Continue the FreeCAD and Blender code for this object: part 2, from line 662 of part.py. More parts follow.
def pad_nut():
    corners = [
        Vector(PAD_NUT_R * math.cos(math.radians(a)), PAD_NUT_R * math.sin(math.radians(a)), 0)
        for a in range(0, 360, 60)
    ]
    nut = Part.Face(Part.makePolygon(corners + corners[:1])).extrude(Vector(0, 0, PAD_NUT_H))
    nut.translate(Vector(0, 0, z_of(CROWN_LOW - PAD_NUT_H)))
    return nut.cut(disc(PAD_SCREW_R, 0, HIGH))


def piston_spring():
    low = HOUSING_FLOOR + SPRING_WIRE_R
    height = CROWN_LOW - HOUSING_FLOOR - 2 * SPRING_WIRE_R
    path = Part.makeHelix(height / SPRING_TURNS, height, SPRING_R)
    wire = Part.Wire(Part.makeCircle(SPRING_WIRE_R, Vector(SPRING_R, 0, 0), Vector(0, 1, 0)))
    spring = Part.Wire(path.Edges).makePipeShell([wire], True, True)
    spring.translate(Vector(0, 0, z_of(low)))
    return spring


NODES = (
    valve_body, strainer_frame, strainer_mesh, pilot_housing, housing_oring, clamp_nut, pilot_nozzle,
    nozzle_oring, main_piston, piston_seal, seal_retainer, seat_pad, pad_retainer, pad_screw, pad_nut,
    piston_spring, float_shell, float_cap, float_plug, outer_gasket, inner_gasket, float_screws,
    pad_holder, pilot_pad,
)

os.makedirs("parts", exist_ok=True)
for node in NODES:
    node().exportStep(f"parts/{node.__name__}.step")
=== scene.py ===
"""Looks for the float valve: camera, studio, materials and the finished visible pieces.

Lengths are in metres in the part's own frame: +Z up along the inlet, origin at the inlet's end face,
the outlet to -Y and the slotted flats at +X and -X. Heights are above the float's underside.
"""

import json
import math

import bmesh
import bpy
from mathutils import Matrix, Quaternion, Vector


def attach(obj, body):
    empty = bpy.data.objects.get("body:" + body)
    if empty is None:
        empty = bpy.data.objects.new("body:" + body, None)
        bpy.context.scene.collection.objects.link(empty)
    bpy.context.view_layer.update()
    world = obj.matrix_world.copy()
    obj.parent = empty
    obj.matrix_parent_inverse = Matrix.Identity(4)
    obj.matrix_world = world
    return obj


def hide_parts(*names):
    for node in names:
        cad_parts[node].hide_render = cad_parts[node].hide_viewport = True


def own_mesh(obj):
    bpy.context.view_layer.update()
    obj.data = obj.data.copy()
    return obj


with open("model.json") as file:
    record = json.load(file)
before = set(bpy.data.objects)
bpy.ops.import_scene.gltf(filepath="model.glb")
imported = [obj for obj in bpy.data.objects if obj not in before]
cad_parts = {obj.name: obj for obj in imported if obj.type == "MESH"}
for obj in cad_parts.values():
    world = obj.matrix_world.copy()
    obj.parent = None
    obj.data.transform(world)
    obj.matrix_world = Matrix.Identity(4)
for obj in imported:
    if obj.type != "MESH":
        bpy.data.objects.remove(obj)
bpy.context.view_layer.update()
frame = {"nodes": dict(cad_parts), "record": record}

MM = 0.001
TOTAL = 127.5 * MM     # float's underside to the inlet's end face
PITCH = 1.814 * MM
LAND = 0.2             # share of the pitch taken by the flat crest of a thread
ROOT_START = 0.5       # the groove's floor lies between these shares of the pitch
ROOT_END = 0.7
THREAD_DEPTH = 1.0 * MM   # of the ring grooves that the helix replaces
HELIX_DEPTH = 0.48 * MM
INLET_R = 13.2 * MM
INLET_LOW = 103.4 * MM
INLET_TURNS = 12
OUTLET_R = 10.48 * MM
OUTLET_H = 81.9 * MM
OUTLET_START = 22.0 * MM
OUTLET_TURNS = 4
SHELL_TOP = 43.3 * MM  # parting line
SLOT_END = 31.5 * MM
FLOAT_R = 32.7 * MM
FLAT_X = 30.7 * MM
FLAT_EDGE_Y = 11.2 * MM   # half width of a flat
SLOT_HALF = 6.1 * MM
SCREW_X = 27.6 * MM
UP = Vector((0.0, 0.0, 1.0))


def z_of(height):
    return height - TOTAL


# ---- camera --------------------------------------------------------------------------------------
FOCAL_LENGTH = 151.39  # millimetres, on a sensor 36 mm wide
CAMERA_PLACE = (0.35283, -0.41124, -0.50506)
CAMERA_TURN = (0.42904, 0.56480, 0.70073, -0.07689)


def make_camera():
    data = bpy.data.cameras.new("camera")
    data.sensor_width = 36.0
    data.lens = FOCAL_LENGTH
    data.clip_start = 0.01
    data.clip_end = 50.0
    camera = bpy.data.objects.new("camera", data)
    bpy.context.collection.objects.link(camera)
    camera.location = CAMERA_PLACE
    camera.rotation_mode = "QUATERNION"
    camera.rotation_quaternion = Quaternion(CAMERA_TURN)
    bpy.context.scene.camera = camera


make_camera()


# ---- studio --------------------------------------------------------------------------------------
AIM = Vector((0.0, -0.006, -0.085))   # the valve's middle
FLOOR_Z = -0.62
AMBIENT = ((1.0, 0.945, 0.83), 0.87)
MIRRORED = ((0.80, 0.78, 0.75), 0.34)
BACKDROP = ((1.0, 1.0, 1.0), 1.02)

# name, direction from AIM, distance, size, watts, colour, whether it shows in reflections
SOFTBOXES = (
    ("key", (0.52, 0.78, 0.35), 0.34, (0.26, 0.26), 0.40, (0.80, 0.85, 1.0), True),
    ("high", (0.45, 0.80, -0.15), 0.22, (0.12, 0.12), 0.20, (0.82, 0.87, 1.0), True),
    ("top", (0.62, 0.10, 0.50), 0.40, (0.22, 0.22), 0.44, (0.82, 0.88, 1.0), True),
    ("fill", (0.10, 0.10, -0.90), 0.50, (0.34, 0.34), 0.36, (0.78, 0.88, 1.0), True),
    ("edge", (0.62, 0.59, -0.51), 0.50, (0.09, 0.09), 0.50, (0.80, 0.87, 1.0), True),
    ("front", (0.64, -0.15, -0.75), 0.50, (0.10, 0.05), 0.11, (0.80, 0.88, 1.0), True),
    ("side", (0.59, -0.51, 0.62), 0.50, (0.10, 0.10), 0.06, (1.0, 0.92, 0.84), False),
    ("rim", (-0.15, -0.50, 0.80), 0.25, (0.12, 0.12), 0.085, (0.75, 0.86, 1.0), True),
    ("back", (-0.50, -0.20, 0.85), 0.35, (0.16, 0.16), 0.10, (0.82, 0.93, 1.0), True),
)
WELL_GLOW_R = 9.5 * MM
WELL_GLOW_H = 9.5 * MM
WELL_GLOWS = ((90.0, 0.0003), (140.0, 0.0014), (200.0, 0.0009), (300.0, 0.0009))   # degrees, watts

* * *

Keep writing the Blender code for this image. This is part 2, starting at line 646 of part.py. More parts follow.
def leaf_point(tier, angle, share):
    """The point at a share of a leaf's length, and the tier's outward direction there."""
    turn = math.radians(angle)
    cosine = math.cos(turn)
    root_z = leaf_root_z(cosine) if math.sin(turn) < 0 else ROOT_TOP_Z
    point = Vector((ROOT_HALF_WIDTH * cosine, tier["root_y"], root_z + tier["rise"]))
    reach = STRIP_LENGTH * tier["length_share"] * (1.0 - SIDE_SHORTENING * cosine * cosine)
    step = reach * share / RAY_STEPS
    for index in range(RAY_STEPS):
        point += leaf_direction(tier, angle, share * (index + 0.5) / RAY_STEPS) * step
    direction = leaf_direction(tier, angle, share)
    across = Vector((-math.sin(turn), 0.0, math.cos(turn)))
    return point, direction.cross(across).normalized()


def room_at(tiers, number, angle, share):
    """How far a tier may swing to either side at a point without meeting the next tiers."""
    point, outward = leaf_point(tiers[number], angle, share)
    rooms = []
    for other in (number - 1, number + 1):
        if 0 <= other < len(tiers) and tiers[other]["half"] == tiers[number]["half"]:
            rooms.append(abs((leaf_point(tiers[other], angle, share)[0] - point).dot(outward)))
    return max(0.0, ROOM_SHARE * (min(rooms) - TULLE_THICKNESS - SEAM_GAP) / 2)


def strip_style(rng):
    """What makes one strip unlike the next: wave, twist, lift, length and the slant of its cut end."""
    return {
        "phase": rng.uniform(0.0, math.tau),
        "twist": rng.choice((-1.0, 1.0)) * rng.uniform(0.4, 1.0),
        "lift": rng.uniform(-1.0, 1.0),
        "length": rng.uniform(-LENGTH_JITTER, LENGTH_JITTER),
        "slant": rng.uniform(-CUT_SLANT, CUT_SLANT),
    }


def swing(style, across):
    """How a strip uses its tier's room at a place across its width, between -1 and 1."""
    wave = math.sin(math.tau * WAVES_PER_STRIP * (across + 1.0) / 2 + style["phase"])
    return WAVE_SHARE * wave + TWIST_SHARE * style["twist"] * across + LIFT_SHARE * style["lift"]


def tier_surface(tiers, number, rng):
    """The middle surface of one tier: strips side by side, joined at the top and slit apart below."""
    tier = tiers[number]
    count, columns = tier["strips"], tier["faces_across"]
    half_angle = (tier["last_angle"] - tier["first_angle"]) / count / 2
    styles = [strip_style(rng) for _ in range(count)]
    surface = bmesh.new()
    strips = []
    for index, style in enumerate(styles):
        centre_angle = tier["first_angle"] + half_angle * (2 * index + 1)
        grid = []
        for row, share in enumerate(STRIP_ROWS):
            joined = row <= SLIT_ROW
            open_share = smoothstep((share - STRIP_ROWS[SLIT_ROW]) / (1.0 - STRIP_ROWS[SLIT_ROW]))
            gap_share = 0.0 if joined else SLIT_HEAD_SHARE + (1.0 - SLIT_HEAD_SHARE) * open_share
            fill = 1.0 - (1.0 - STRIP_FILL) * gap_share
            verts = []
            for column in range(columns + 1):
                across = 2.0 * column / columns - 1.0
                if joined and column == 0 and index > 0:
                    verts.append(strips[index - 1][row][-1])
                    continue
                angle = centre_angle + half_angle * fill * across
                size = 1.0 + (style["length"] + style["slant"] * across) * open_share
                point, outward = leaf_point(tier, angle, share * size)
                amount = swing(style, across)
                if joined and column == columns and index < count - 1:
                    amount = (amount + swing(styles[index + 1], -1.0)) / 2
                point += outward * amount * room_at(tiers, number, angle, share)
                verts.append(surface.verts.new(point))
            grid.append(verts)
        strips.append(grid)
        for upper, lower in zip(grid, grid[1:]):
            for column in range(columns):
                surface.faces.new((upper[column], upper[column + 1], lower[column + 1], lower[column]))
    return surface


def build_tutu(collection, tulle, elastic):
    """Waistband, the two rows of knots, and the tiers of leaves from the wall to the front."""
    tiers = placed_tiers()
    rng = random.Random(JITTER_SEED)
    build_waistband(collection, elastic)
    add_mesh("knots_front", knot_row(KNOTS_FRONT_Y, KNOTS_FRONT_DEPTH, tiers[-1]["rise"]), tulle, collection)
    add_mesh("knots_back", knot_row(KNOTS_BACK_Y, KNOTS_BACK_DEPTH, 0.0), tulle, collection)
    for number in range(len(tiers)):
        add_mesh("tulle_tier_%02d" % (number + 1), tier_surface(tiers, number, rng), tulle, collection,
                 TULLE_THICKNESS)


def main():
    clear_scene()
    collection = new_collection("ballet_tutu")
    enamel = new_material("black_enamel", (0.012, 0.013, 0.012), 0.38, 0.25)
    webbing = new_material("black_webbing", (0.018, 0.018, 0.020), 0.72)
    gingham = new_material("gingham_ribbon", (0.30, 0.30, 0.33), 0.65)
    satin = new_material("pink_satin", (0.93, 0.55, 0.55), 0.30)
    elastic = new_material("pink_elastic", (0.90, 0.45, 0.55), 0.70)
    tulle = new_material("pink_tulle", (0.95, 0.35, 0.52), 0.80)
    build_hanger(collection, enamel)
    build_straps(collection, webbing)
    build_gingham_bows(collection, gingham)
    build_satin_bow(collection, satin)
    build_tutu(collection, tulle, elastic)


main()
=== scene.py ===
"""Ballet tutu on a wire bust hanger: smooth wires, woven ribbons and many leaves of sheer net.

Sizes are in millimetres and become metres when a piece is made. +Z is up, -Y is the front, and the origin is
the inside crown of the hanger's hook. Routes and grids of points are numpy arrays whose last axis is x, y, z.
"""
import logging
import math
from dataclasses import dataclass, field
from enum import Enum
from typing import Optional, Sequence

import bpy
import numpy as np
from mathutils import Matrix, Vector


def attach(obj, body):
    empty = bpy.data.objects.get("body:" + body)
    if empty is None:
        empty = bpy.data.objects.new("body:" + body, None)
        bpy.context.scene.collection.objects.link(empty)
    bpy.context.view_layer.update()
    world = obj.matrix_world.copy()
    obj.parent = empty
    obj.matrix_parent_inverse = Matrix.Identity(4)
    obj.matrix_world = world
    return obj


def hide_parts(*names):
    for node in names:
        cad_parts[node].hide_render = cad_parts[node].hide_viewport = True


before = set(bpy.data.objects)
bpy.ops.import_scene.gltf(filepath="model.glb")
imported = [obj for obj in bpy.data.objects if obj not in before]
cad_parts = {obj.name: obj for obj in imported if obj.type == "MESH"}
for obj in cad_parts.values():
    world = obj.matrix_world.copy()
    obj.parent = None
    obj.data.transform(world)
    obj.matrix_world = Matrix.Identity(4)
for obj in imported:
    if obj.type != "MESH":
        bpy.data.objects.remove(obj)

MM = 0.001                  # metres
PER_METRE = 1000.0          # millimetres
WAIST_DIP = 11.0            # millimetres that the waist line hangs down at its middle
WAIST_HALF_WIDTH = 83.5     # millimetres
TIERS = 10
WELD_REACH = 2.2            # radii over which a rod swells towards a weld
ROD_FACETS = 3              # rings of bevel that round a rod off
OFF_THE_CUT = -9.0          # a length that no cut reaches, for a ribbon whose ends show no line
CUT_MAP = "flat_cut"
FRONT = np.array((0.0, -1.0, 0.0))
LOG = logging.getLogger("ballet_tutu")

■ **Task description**
Of the lines above, retype only those from the line containing "Continue the FreeCAD" through the line containing "return nut.cut(disc(PAD_SCREW_R, 0, HIGH))", including both, exactly.

■ **Solved problem**
Continue the FreeCAD and Blender code for this object: part 2, from line 662 of part.py. More parts follow.
def pad_nut():
    corners = [
        Vector(PAD_NUT_R * math.cos(math.radians(a)), PAD_NUT_R * math.sin(math.radians(a)), 0)
        for a in range(0, 360, 60)
    ]
    nut = Part.Face(Part.makePolygon(corners + corners[:1])).extrude(Vector(0, 0, PAD_NUT_H))
    nut.translate(Vector(0, 0, z_of(CROWN_LOW - PAD_NUT_H)))
    return nut.cut(disc(PAD_SCREW_R, 0, HIGH))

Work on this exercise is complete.